En la sala dedicada al Arte español de los siglos XV y XVI han colgado Torax, técnica mixta sobre tabla de Antoni Tàpies, y Tres cols en terra, de Miquel Barceló. Y comprobamos que casan perfectamente, en primer lugar, por las tonalidades empleadas, y en segundo por su utilización de las texturas como elemento expresivo. En palabras de Marta García-Fajardo: " En las tablas de los primitivos españoles (...) las texturas y relieves dorados presentes en las coronas, nimbos y borduras, así como los finos complementos decorativos que hacen resaltar broches, perlas y otros detalles (...) simbolizan los valores espirituales y sitúa al espectador ante dos espacios simbólicamente siferenciados: el divino y el humano. (...) Tàpies, como emblema del informalismo español, y Barceló, con sus topografías táctiles, se entroncan con las tablas de los primitivos españoles en cuanto que el recurso expresivo de la materia se entremezcla con referencias figurativas de carácter simbólico, sutilmente en el caso de los contemporáneos y abiertamente explícitas en el de los primitivos."
Aquí tenemos a una Dama, de Antonio Saura, rodeada de otras tantas de los siglos XV y XVI, entre ellas un Retrato de dama joven, un precioso lienzo atribuído a Sofonisba Anguisola, pintora del siglo XVI que me entusiasma y de la que ya os he hablado en otra ocasión. Es una de las poquísimas artistas cuya calidad fue reconocida en su tiempo. En 1559 llega a España desde Milán como pintora de la Corte y dama de compañía de la reina. En el Museo del Prado podemos contemplar sus magníficos retratos de Felipe II e Isabel de Valois. En el centro de la sala, una magnífica colección de relicarios, Santa Úrsula y las once mil vírgenes vestidas de cortesanas.

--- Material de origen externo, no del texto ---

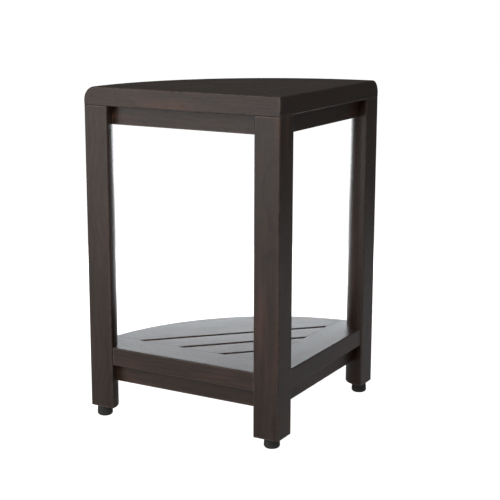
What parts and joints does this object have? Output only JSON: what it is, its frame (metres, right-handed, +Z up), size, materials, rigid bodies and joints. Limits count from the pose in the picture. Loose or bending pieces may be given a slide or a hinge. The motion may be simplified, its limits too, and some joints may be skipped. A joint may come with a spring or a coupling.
{
  "type": "corner shower stool",
  "caption": "Dark-stained wooden corner stool with a slotted quarter-round seat, a matching lower shelf, straight legs, recessed aprons and screw-in levelling feet.",
  "frame": {"origin": "middle of the 304.8 mm square that the stool fills in plan, on the floor", "axes": "+Z up; the right straight side faces -Y and runs along X, the left straight side faces -X and runs along Y; the corner leg is at (-X, -Y) and the curved front bulges towards (+X, +Y)"},
  "size_m": [0.3048, 0.3048, 0.4743],
  "materials": {
    "stained_wood": "dark espresso stain under satin lacquer",
    "tenon_wood": "raw beech",
    "screw_steel": "zinc plated",
    "zinc_steel": "bright zinc plated",
    "foot_plastic": "matte black moulded plastic"
  },
  "bodies": {
    "stool_frame": {"corner_leg": "stained_wood", "right_leg": "stained_wood", "left_leg": "stained_wood", "right_seat_apron": "stained_wood", "left_seat_apron": "stained_wood", "seat_front_apron": "stained_wood", "right_seat_rail": "stained_wood", "left_seat_rail": "stained_wood", "seat_corner_board": "stained_wood", "seat_inner_slat": "stained_wood", "seat_outer_slat": "stained_wood", "seat_front_board": "stained_wood", "right_shelf_apron": "stained_wood", "left_shelf_apron": "stained_wood", "shelf_front_apron": "stained_wood", "right_shelf_rail": "stained_wood", "left_shelf_rail": "stained_wood", "shelf_corner_board": "stained_wood", "shelf_inner_slat": "stained_wood", "shelf_outer_slat": "stained_wood", "shelf_front_board": "stained_wood", "seat_loose_tenons": "tenon_wood", "shelf_loose_tenons": "tenon_wood", "leg_loose_tenons": "tenon_wood", "seat_screws": "screw_steel", "shelf_screws": "screw_steel", "foot_inserts": "zinc_steel"},
    "corner_stud": {"corner_foot_stud": "zinc_steel"},
    "corner_pad": {"corner_foot_pad": "foot_plastic"},
    "right_stud": {"right_foot_stud": "zinc_steel"},
    "right_pad": {"right_foot_pad": "foot_plastic"},
    "left_stud": {"left_foot_stud": "zinc_steel"},
    "left_pad": {"left_foot_pad": "foot_plastic"}
  },
  "joints": [
    {"name": "corner_foot_travel", "type": "slide", "parent": "stool_frame", "child": "corner_stud", "axis": [0, 0, -1], "range_m": [0, 0.01]},
    {"name": "corner_foot_turn", "type": "hinge", "parent": "corner_stud", "child": "corner_pad", "pos_m": [-0.13335, -0.13335, 0], "axis": [0, 0, -1], "range_deg": [0, 2880]},
    {"name": "right_foot_travel", "type": "slide", "parent": "stool_frame", "child": "right_stud", "axis": [0, 0, -1], "range_m": [0, 0.01]},
    {"name": "right_foot_turn", "type": "hinge", "parent": "right_stud", "child": "right_pad", "pos_m": [0.1384, -0.1384, 0], "axis": [0, 0, -1], "range_deg": [0, 2880]},
    {"name": "left_foot_travel", "type": "slide", "parent": "stool_frame", "child": "left_stud", "axis": [0, 0, -1], "range_m": [0, 0.01]},
    {"name": "left_foot_turn", "type": "hinge", "parent": "left_stud", "child": "left_pad", "pos_m": [-0.1384, 0.1384, 0], "axis": [0, 0, -1], "range_deg": [0, 2880]}
  ],
  "couplings": [
    {"joint": "corner_foot_turn", "follows": "corner_foot_travel", "rad_per_m": 5026.5},
    {"joint": "right_foot_turn", "follows": "right_foot_travel", "rad_per_m": 5026.5},
    {"joint": "left_foot_turn", "follows": "left_foot_travel", "rad_per_m": 5026.5}
  ]
}
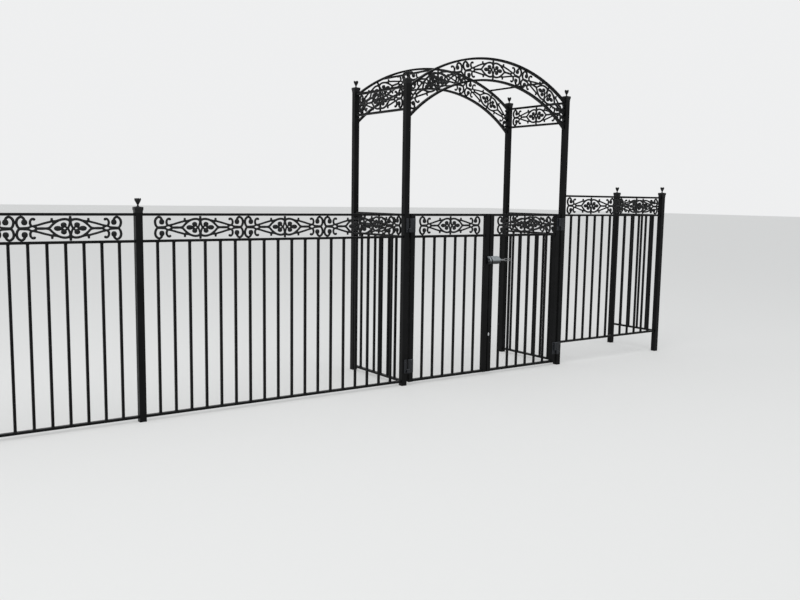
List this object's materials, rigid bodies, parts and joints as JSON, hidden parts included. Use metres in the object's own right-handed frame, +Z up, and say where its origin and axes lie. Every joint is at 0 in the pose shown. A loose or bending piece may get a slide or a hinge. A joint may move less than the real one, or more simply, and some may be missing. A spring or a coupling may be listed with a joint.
{
  "type": "wrought iron railing",
  "caption": "Ornamental black iron railing with scroll panels, raised return bay and paired gate leaves under a four-post arched arbor.",
  "frame": {"origin": "centre of the foot of the arbor's front left post, on the ground", "axes": "+X along the fence to the right, +Y back from the fence line into the arbor, +Z up"},
  "size_m": [6.6039, 0.7555, 2.3693],
  "materials": {
    "painted_bar": "satin black paint",
    "cast_scroll": "satin black paint on castings",
    "cast_cap": "satin black paint on castings",
    "hardware": "worn black paint",
    "bolt_steel": "weathered steel"
  },
  "bodies": {
    "railing": {"arbor_post_back_left": "painted_bar", "arbor_post_back_right": "painted_bar", "arbor_post_caps": "cast_cap", "arbor_post_front_left": "painted_bar", "arbor_post_front_right": "painted_bar", "arbor_side_panel_left": "painted_bar", "arbor_side_panel_right": "painted_bar", "arbor_side_scroll_left": "cast_scroll", "arbor_side_scroll_right": "cast_scroll", "arch_rails_back": "painted_bar", "arch_rails_front": "painted_bar", "arch_scrolls_back": "cast_scroll", "arch_scrolls_front": "cast_scroll", "arch_tie_bars": "painted_bar", "corner_post_cap": "cast_cap", "corner_post_right": "painted_bar", "header_rails_left": "painted_bar", "header_rails_right": "painted_bar", "header_scroll_left": "cast_scroll", "header_scroll_right": "cast_scroll", "hinges_on_post_left": "hardware", "hinges_on_post_right": "hardware", "left_panel_inner_1": "painted_bar", "left_panel_outer": "painted_bar", "left_scrolls_inner_1": "cast_scroll", "left_scrolls_outer": "cast_scroll", "line_post_caps": "cast_cap", "line_post_left_1": "painted_bar", "line_post_left_end": "painted_bar", "rear_post_cap": "cast_cap", "rear_post_right": "painted_bar", "return_panel": "painted_bar", "return_scroll": "cast_scroll", "right_panel": "painted_bar", "right_scrolls": "cast_scroll"},
    "left_leaf": {"bolt_keeper": "hardware", "gate_leaf_left": "painted_bar", "gate_scroll_left": "cast_scroll", "hinges_on_leaf_left": "hardware"},
    "right_leaf": {"bolt_case": "hardware", "gate_leaf_right": "painted_bar", "gate_scroll_right": "cast_scroll", "hinges_on_leaf_right": "hardware"},
    "bolt": {"slide_bolt": "bolt_steel"}
  },
  "joints": [
    {"name": "left_leaf_hinge", "type": "hinge", "parent": "railing", "child": "left_leaf", "pos_m": [0.0308, -0.02965, 0.6], "axis": [0, 0, -1], "range_deg": [0, 100]},
    {"name": "right_leaf_hinge", "type": "hinge", "parent": "railing", "child": "right_leaf", "pos_m": [1.5142, -0.02965, 0.6], "axis": [0, 0, 1], "range_deg": [0, 100]},
    {"name": "bolt_slide", "type": "slide", "parent": "right_leaf", "child": "bolt", "axis": [-1, 0, 0], "range_m": [0, 0.03]}
  ]
}
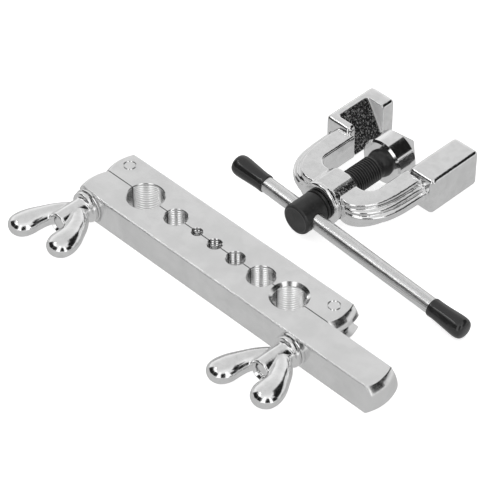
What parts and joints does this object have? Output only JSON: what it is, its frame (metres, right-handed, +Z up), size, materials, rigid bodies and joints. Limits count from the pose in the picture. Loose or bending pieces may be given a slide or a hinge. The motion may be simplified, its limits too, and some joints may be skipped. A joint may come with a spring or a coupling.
{
  "type": "flaring tool",
  "caption": "Flaring tool: split die bar with graded tube holes closed by wing nuts, beside a hook yoke with a forcing screw, flaring cone and sliding handle.",
  "frame": {"origin": "axis of the middle (6 mm) die hole, on the split plane between the bars, at the bench plane under the bars", "axes": "+X along the bars towards the grip end, +Y from the front bar across the rear bar to the yoke and along the forcing screw to the cone's point, +Z up out of the die holes"},
  "size_m": [0.1813, 0.1626, 0.0214],
  "materials": {
    "plated_bar": "satin bright nickel-chrome plating on milled steel",
    "plated_casting": "bright nickel-chrome plating on a casting",
    "plated_turned": "polished bright plating on turned pieces",
    "plated_rod": "satin drawn rod",
    "black_oxide": "black oxide, matt",
    "bright_steel": "ground hardened steel",
    "black_vinyl": "glossy dip-moulded vinyl"
  },
  "bodies": {
    "rear_jaw": {"rear_bar": "plated_bar", "left_pivot_pin": "plated_bar", "right_pivot_pin": "plated_bar", "right_swing_bolt": "plated_turned"},
    "front_jaw": {"front_bar": "plated_bar", "locating_dowel": "bright_steel", "right_washer": "plated_turned"},
    "right_nut": {"right_wing_nut": "plated_casting"},
    "left_bolt": {"left_swing_bolt": "plated_turned"},
    "left_washer": {"left_washer": "plated_turned"},
    "left_nut": {"left_wing_nut": "plated_casting"},
    "yoke": {"yoke": "plated_casting"},
    "cone": {"flaring_cone": "plated_turned", "thrust_ball": "bright_steel", "cone_retaining_ring": "bright_steel"},
    "screw": {"forcing_screw": "black_oxide"},
    "handle": {"handle_bar": "plated_rod", "handle_cap_left": "black_vinyl", "handle_cap_right": "black_vinyl"}
  },
  "joints": [
    {"name": "jaw_open", "type": "slide", "parent": "rear_jaw", "child": "front_jaw", "axis": [0, -1, 0], "range_m": [0, 0.008]},
    {"name": "right_nut_spin", "type": "hinge", "parent": "front_jaw", "child": "right_nut", "pos_m": [0.0587, -0.0163, 0.0075], "axis": [0, -1, 0], "continuous": true},
    {"name": "left_bolt_swing", "type": "hinge", "parent": "rear_jaw", "child": "left_bolt", "pos_m": [-0.0599, 0.0085, 0.0075], "axis": [0, 0, -1], "range_deg": [0, 90]},
    {"name": "left_washer_slide", "type": "slide", "parent": "left_bolt", "child": "left_washer", "axis": [0, -1, 0], "range_m": [0, 0.008]},
    {"name": "left_nut_spin", "type": "hinge", "parent": "left_washer", "child": "left_nut", "pos_m": [-0.0599, -0.0157, 0.0075], "axis": [0, -1, 0], "continuous": true},
    {"name": "yoke_along_bar", "type": "slide", "parent": "rear_jaw", "child": "yoke", "axis": [1, 0, 0], "range_m": [-0.0506, 0.0328]},
    {"name": "screw_feed", "type": "slide", "parent": "yoke", "child": "cone", "axis": [0, 1, 0], "range_m": [-0.0105, 0]},
    {"name": "screw_turn", "type": "hinge", "parent": "cone", "child": "screw", "pos_m": [0.0097, 0.093, 0.01075], "axis": [0, 1, 0], "continuous": true},
    {"name": "handle_slide", "type": "slide", "parent": "screw", "child": "handle", "axis": [0.9975, 0, -0.0706], "range_m": [-0.063, 0.0155]}
  ],
  "couplings": [
    {"joint": "right_nut_spin", "follows": "jaw_open", "rad_per_m": 6283.2},
    {"joint": "left_washer_slide", "follows": "jaw_open", "ratio": 1},
    {"joint": "left_nut_spin", "follows": "jaw_open", "rad_per_m": 6283.2},
    {"joint": "screw_turn", "follows": "screw_feed", "rad_per_m": 4947.4}
  ]
}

En este caso, es el diálogo que se establece entre el hieratismo y gravedad de las habitantes del Museo y la extrema expresividad de la Dama de Saura lo que llama poderosamente atención.
El Greco, Zurbarán, Ribera y Murillo comparten la sala del Arte español del Siglo de Oro con la Madonna con rosa mística, óleo pintado por Dalí en 1963. La rosa mística, símbolo de la pasión en la pintura renacentista, se encuentra encerrada en un cubo, en el centro del pecho de la Virgen. Un espléndido San Bartolomé de Ribera cuelga en las inmediaciones. Distintos estilos para una misma religiosidad. Y, a la derecha, Rampant, de Kandinsky, junto a los Retratos españoles de los siglos XVIII y XIX. La mayor vecindad se establece con el retrato que Zararías González Velázquez realiza a su sobrina Manuela tocando el piano. Estamos en el antiguo salón de baile del palacio, donde la música era tan a menudo protagonista. Kandinsky, gran amante de la música, trata de encontrar en sus obras un sistema de códigos que sea capaz de afectar al espíritu del mismo modo que ella. El arte más abstracto es el de mayor poder evocador. Amparo López Redondo nos recuerda las palabras de Kandinsky tras asistir a una representación del Lohengrin wagneriano: "Los violines, los contrabajos, y muy especialmente los instrumentos de viento personificaban entonces para mi toda la fuerza de las horas del crepúsculo. Mentalmente veía todos mis colores, los tenía ante mis ojos." En las formas orgánicas representadas en la abstracción del pintor podríamos ver la transcripción de los sonidos que emergen del piano de Manuela.